Longer term, analysts from the Congolese Observatory of Economic Development argue that each percentage point increase in local oil-sector content translates into thousands of indirect jobs in manufacturing, logistics and services, numbers that hold particular promise for the nation’s youthful workforce.
As countdown banners light up the capital’s main arteries, organisers insist Cecla 2025 is less a one-off summit than the launch pad for an annual stock-take, measuring how effectively African energy capitals are translating speeches into procurement contracts, pay slips and homegrown intellectual property.
South-South partnerships take center stage
Delegations from Mozambique, Egypt and Trinidad will present joint venture templates that allow African refineries to tap Latin American know-how without abandoning sovereign control, a mechanism applauded by the African Petroleum Producers’ Organization for multiplying access to skills and equipment.

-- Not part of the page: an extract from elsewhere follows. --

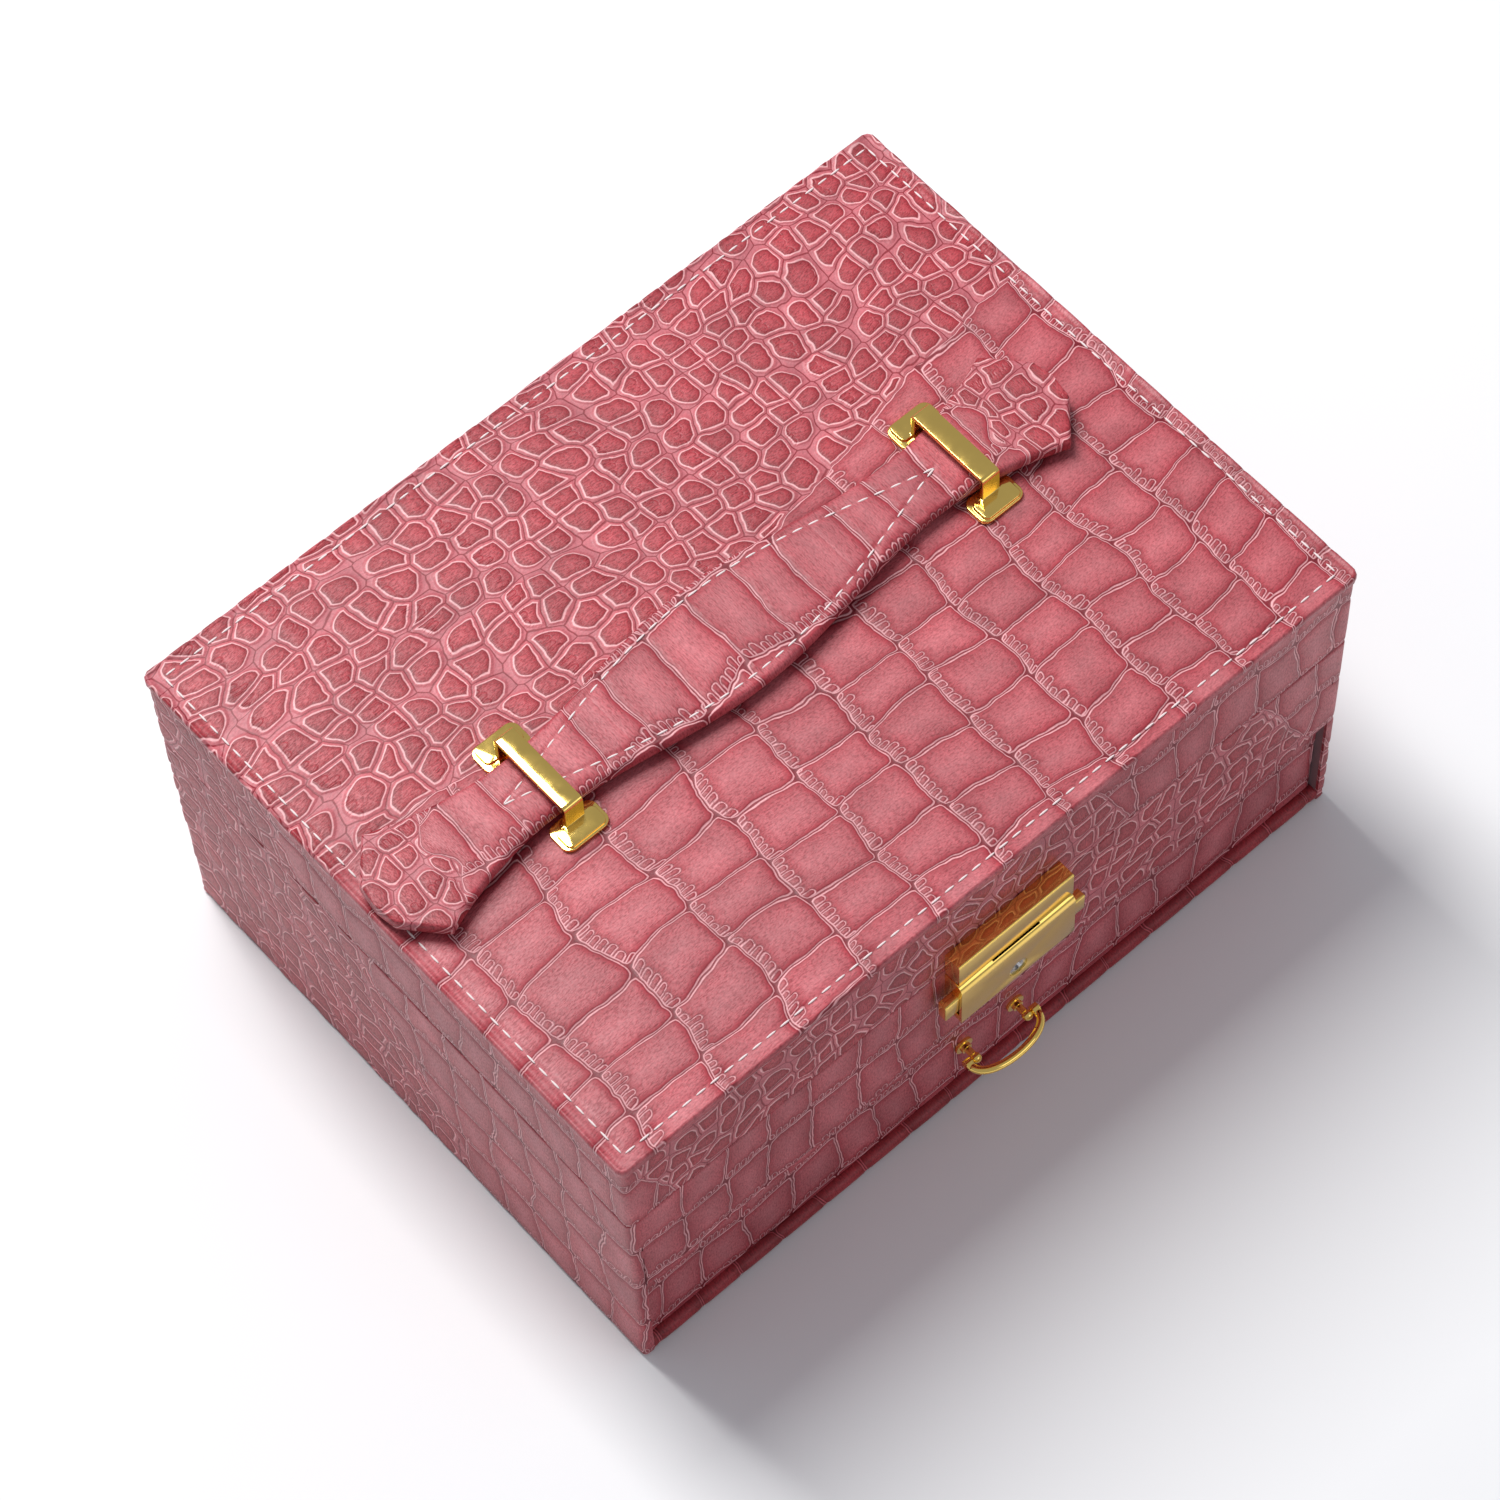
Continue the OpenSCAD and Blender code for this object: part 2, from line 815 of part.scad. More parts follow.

Organisers believe that success in such partnerships could ripple into other sectors from agribusiness to fintech, reinforcing the idea that local content goes beyond oil rigs and speaks to a broader continental ambition of self-reliance and diversified growth.
City prepares for global spotlight
The Ministry of Transport confirms that Maya-Maya Airport’s new arrivals hall can process an extra 2,000 passengers a day, while city crews are repainting lane markings on Avenue de la Paix to streamline shuttle traffic between hotels, the conference centre and tourist sites.